Within the entries below, find the portion that opens with the line containing "Keep writing the" and closes with the line containing "return finish". Retype that portion exactly and only.
--- BEGIN MATERIAL PROVIDED ---
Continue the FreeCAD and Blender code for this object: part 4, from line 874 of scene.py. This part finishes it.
--- END MATERIAL PROVIDED ---
--- BEGIN MATERIAL PROVIDED ---
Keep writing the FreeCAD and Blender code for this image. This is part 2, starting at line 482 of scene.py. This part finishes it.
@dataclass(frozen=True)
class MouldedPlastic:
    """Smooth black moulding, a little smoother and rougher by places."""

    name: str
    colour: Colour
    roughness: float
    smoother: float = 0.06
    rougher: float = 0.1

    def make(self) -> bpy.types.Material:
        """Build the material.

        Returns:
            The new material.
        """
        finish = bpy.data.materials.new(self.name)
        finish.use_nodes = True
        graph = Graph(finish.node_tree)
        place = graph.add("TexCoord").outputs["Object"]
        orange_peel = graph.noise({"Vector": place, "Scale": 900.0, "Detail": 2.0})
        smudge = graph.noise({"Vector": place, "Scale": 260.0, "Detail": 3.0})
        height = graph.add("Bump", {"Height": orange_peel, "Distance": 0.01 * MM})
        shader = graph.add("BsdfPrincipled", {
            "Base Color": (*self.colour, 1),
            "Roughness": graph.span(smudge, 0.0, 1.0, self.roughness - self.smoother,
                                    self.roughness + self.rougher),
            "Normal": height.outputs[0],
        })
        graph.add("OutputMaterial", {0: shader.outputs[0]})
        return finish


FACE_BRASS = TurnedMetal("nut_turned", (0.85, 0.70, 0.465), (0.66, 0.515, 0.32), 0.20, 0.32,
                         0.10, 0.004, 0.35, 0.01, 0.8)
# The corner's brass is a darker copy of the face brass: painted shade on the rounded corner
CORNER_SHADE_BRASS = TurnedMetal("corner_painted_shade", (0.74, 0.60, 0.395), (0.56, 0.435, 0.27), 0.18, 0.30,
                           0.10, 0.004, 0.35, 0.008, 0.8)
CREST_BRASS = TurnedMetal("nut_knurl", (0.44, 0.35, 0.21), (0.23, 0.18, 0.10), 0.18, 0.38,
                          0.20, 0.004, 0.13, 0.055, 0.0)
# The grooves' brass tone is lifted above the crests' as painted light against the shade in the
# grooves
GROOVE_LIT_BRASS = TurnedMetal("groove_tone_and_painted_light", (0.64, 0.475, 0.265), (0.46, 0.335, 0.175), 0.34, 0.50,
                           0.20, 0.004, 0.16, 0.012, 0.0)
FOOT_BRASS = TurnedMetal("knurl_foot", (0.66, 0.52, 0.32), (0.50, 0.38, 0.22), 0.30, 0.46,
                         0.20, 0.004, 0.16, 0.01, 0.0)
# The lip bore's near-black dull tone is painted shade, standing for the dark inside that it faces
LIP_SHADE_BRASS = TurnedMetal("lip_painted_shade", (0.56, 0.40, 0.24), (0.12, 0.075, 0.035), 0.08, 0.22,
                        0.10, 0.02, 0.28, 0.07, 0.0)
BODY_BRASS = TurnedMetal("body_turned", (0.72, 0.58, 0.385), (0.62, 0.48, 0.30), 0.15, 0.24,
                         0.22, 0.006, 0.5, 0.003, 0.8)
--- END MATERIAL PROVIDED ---
_TASK ANSWER_.
Keep writing the FreeCAD and Blender code for this image. This is part 2, starting at line 482 of scene.py. This part finishes it.
@dataclass(frozen=True)
class MouldedPlastic:
    """Smooth black moulding, a little smoother and rougher by places."""

    name: str
    colour: Colour
    roughness: float
    smoother: float = 0.06
    rougher: float = 0.1

    def make(self) -> bpy.types.Material:
        """Build the material.

        Returns:
            The new material.
        """
        finish = bpy.data.materials.new(self.name)
        finish.use_nodes = True
        graph = Graph(finish.node_tree)
        place = graph.add("TexCoord").outputs["Object"]
        orange_peel = graph.noise({"Vector": place, "Scale": 900.0, "Detail": 2.0})
        smudge = graph.noise({"Vector": place, "Scale": 260.0, "Detail": 3.0})
        height = graph.add("Bump", {"Height": orange_peel, "Distance": 0.01 * MM})
        shader = graph.add("BsdfPrincipled", {
            "Base Color": (*self.colour, 1),
            "Roughness": graph.span(smudge, 0.0, 1.0, self.roughness - self.smoother,
                                    self.roughness + self.rougher),
            "Normal": height.outputs[0],
        })
        graph.add("OutputMaterial", {0: shader.outputs[0]})
        return finish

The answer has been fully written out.